__Task requirements__.
Check each line of the listing, and copy it if it contains the word "bodies".
— Start Given material —
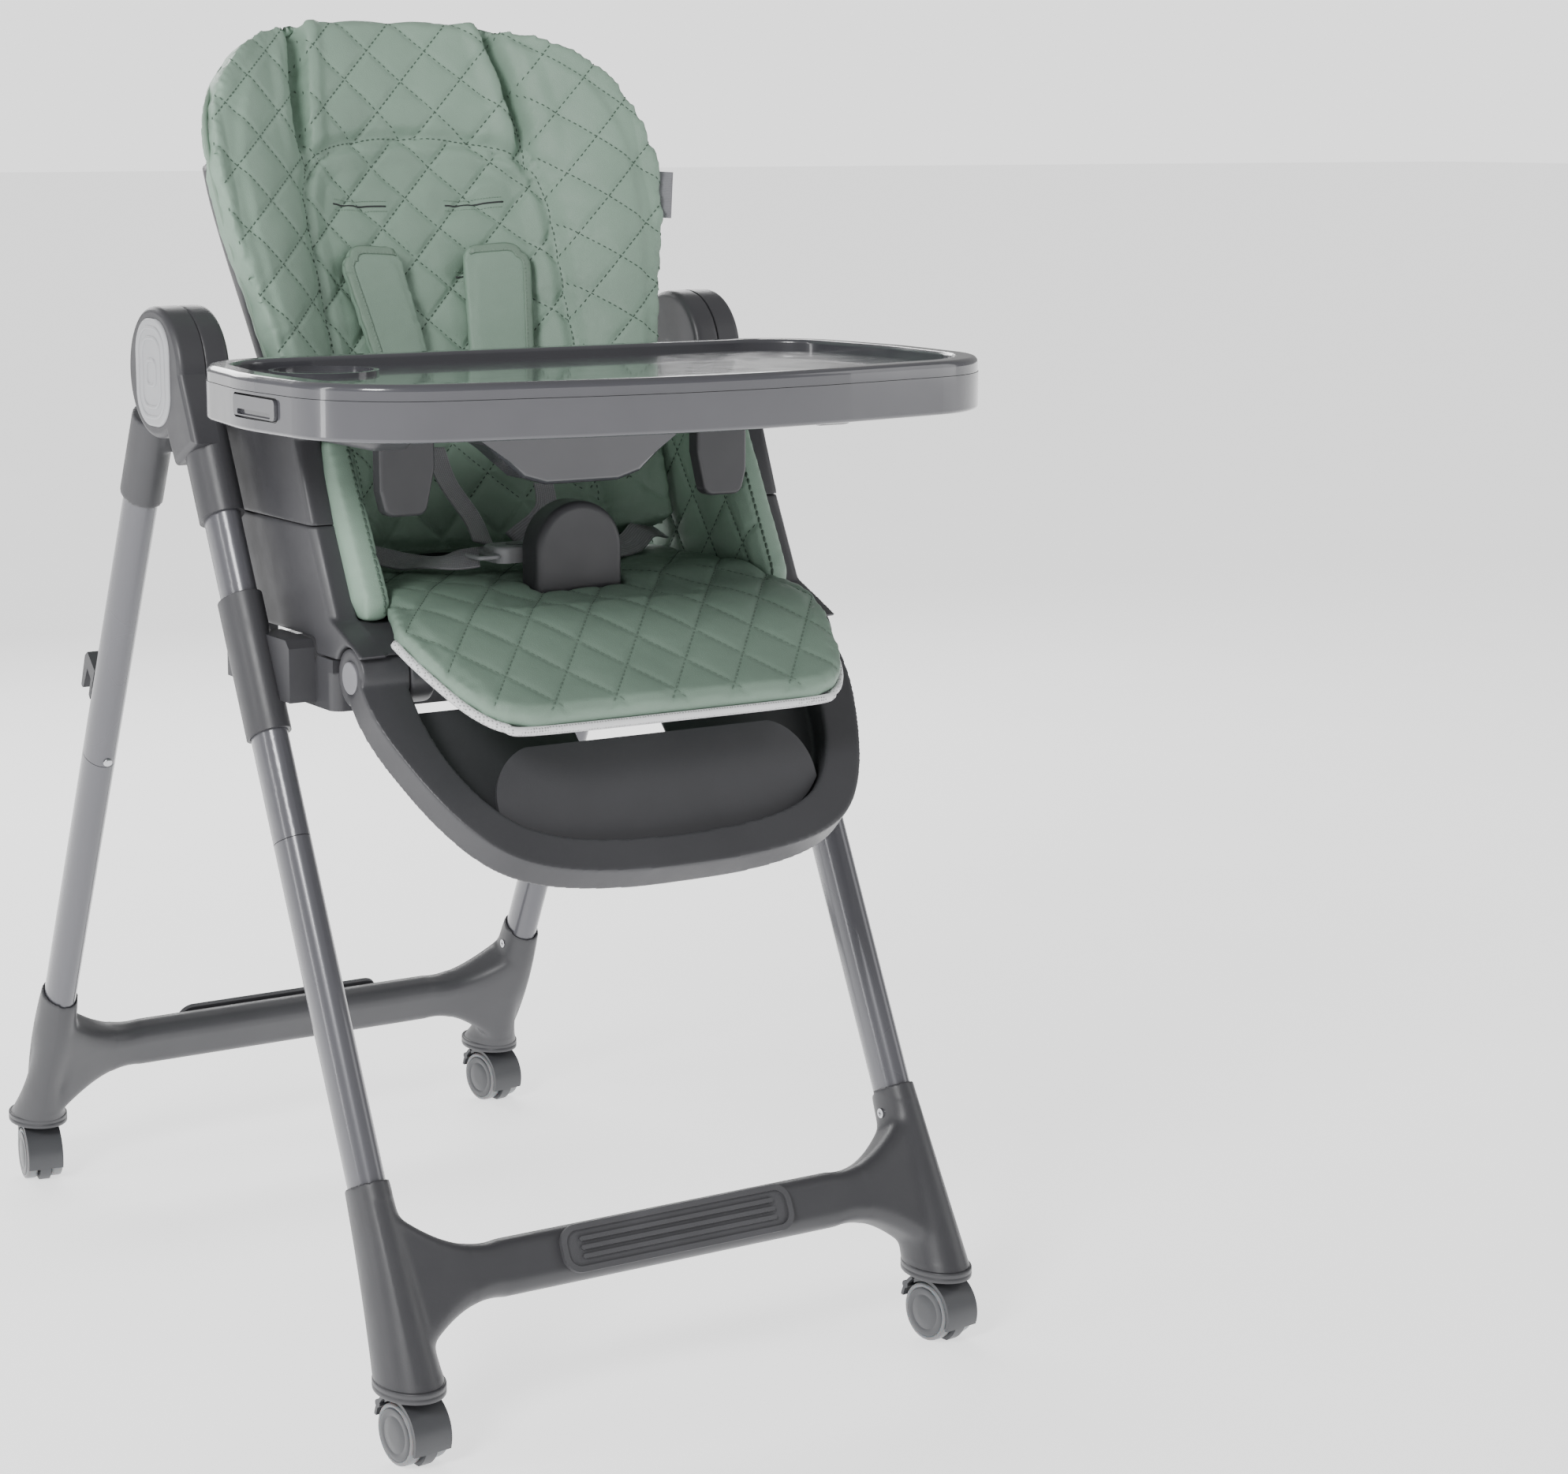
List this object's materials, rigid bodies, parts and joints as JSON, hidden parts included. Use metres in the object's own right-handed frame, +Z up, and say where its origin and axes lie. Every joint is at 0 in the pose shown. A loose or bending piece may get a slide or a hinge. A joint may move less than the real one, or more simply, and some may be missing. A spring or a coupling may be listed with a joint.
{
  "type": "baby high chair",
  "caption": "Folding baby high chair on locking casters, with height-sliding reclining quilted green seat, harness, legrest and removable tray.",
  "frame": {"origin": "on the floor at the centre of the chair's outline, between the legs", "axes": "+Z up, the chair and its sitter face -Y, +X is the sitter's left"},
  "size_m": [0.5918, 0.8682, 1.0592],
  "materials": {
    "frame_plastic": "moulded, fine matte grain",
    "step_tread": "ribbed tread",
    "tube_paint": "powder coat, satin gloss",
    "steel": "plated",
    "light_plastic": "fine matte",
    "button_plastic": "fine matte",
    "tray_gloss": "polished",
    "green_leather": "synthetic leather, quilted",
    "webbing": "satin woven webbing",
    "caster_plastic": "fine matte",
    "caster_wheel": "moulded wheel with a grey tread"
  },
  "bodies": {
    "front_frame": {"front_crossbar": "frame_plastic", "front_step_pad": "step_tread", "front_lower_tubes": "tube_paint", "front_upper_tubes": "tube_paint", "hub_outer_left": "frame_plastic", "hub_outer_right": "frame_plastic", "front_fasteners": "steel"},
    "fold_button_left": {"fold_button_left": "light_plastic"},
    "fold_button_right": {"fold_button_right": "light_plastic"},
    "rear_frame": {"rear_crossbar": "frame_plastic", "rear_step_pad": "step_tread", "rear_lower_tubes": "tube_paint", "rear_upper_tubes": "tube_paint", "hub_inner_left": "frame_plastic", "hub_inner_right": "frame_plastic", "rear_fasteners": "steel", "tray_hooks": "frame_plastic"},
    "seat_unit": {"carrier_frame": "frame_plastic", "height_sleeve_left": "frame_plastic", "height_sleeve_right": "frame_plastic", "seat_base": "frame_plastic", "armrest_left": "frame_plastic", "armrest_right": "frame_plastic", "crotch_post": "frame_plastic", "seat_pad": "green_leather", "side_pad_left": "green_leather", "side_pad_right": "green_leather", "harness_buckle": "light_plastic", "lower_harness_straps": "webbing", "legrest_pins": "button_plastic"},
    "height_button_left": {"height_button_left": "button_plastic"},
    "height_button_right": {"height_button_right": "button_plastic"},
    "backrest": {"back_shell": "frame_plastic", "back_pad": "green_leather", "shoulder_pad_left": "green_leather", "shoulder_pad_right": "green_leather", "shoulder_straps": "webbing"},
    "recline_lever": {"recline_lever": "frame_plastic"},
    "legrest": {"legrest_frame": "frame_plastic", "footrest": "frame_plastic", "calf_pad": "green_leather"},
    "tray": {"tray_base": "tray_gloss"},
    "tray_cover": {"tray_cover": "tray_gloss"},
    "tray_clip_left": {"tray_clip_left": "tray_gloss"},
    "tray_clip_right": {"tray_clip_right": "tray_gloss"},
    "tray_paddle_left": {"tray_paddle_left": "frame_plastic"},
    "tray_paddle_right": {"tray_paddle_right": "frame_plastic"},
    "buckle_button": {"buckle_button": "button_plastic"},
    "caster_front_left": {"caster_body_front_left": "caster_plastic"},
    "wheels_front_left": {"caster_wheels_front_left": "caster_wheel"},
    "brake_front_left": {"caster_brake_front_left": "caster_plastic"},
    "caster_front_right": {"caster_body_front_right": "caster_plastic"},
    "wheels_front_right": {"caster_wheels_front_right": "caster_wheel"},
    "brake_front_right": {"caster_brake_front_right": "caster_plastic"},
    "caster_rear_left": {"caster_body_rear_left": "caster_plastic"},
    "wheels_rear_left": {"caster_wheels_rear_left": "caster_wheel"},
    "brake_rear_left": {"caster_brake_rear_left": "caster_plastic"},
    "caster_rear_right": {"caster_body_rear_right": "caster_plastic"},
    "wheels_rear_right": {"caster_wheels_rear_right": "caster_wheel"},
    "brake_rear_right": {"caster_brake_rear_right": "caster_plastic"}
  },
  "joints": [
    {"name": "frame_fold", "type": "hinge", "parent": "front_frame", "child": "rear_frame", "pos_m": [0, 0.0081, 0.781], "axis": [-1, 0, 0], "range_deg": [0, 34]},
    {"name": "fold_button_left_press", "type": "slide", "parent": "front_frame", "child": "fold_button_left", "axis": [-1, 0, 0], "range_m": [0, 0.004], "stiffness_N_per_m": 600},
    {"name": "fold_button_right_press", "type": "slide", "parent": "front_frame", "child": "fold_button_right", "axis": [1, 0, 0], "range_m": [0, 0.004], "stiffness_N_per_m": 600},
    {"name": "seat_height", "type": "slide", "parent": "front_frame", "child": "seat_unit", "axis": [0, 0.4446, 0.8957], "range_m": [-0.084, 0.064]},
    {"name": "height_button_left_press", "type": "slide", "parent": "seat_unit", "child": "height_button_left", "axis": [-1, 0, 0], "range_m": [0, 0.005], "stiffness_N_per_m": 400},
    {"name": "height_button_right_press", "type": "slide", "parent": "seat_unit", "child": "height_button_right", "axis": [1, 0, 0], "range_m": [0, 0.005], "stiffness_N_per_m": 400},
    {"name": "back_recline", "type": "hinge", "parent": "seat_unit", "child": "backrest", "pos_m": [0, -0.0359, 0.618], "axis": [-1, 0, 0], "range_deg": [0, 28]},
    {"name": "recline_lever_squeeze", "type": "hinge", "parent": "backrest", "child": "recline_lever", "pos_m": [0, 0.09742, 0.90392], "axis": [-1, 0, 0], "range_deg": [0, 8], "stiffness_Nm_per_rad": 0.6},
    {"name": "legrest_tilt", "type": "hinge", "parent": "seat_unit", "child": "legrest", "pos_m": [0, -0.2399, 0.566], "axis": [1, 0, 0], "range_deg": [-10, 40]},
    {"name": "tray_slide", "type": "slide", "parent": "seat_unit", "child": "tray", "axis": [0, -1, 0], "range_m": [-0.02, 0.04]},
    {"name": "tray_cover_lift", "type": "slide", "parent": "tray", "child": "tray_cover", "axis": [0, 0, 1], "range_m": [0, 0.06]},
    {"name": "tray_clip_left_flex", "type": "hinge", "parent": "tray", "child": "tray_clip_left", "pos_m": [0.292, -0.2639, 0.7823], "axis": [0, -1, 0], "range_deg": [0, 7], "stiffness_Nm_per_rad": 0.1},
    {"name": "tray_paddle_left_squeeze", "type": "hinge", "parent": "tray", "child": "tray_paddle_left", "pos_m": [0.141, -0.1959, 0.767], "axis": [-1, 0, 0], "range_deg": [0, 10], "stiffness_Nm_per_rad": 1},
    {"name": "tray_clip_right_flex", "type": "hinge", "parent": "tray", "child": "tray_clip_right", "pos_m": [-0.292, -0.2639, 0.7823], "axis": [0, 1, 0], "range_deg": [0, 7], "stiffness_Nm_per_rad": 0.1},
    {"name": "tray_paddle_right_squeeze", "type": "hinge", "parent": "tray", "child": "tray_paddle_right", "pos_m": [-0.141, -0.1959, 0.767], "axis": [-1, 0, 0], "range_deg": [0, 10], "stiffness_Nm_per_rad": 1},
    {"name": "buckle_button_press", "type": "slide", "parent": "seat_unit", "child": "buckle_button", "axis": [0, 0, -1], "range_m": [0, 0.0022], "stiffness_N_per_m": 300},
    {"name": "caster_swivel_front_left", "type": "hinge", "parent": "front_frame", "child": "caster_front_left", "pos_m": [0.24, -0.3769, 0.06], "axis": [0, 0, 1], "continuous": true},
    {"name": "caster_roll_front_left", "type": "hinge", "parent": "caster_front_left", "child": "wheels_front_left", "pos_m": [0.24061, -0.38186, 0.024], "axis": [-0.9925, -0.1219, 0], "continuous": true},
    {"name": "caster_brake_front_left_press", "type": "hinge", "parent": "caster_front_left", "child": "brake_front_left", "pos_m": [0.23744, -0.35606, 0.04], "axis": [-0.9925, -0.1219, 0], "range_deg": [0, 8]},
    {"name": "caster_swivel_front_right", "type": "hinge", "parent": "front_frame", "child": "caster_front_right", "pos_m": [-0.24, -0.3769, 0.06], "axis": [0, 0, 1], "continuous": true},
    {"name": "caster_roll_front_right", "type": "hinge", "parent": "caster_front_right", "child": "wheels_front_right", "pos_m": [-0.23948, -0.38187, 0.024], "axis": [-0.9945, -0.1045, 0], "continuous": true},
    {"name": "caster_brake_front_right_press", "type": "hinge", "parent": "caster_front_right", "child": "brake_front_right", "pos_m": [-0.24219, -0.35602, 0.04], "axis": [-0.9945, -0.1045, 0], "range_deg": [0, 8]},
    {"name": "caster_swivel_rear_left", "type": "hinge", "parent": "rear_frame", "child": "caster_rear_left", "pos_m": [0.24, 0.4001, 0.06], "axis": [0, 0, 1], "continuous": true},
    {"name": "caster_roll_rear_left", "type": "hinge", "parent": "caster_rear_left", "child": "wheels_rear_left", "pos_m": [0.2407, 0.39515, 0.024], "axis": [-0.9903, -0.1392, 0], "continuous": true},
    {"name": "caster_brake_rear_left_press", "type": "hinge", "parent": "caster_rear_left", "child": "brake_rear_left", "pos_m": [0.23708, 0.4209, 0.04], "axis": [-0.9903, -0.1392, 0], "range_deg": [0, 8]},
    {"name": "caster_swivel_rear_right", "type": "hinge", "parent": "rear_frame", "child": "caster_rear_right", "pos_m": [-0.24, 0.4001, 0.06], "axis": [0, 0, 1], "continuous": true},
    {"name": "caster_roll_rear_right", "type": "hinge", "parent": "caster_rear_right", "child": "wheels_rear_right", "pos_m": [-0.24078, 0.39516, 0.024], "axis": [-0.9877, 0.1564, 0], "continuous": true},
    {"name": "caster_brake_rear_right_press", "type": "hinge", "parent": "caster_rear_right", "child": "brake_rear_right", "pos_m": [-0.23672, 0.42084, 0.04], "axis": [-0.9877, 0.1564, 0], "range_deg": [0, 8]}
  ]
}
— End Given material —
__Response to the task__.
List this object's materials, rigid bodies, parts and joints as JSON, hidden parts included. Use metres in the object's own right-handed frame, +Z up, and say where its origin and axes lie. Every joint is at 0 in the pose shown. A loose or bending piece may get a slide or a hinge. A joint may move less than the real one, or more simply, and some may be missing. A spring or a coupling may be listed with a joint.
  "bodies": {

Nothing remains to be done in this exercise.